Again, I am not making light of families losing their income because of lost jobs.  I do, however, think that many of us can make it thru our country's financial crunch easier than we think.  Much of it has to do with our mindset.

Here is a list of things we can do to make our dollars stretch further:
  • Get over the idea that we are entitled.  Start living within our means.
  • We are not entitled to a new wardrobe every six months-shop at thrift stores if you have to, and buy what you need.  Thrift does not mean junk.
  • We do not have to have a Coke everytime we stop at the gas station.
  • The library can save us a small fortune!
  • We had no choice but to pay the high prices at the gas pump, and we made it.  Think of how you managed to scrape together the extra $100 a month that was going into your gas tank, and now use it for savings or for paying off debt.

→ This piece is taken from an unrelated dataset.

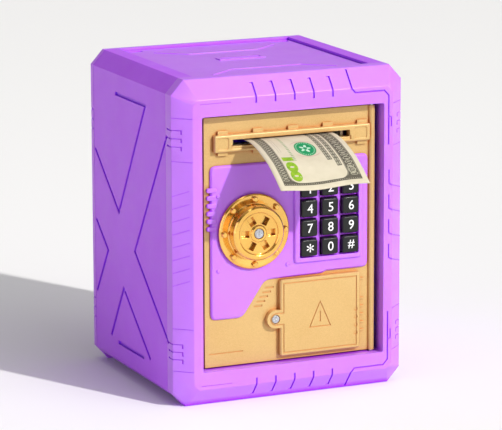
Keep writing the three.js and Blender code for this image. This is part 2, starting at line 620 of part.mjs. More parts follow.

  • We are not entitled to have every snack and goody the grocery store has to offer.  Cut out a bunch of pop and junk food from the list, drink more water, buy on sale and use coupons.  Don't be brand picky on everything.  I regularly cut my grocery bill almost in half when I use coupons.
  • Trade in your brand new car for an older model-you'll save on insurance and car payments.  And if you trade in an SUV for a mid-size car, you'll save on gas too.  Don't listen to everyone who says you have to have a new car in order to have a dependable car.  I've had very little problem with my 16 year old car.  And when I do need new tires or the normal yearly inspection with a few worn out parts that need replaced, I can afford it much easier because I'm not paying $400 a month on car payments-I pay less that $120.
  • Stop worrying about what others think.  We're all made the same-money doesn't make you or me a better person.  If our friends are our friends because of the money they think we have, then it's time to find new friends.  And it's also time to find ourselves and enjoy living because we have friends that like US, not our stuff.
  • We are not entitled to vacations, clothes, cars, social clubs, special events, coffee addictions, or restaurant addictions we can't afford.
  • Spend more time with family and friends, and less time going out--there are more benefits than just saving money!
Once again, you have my two cents!  :)  We're so blessed, we've cursed ourselves.  We're more stressed than ever, even tho we are more privilidged than ever.  This should make us stop and think about where real happiness comes from, and that the most important things in life aren't things.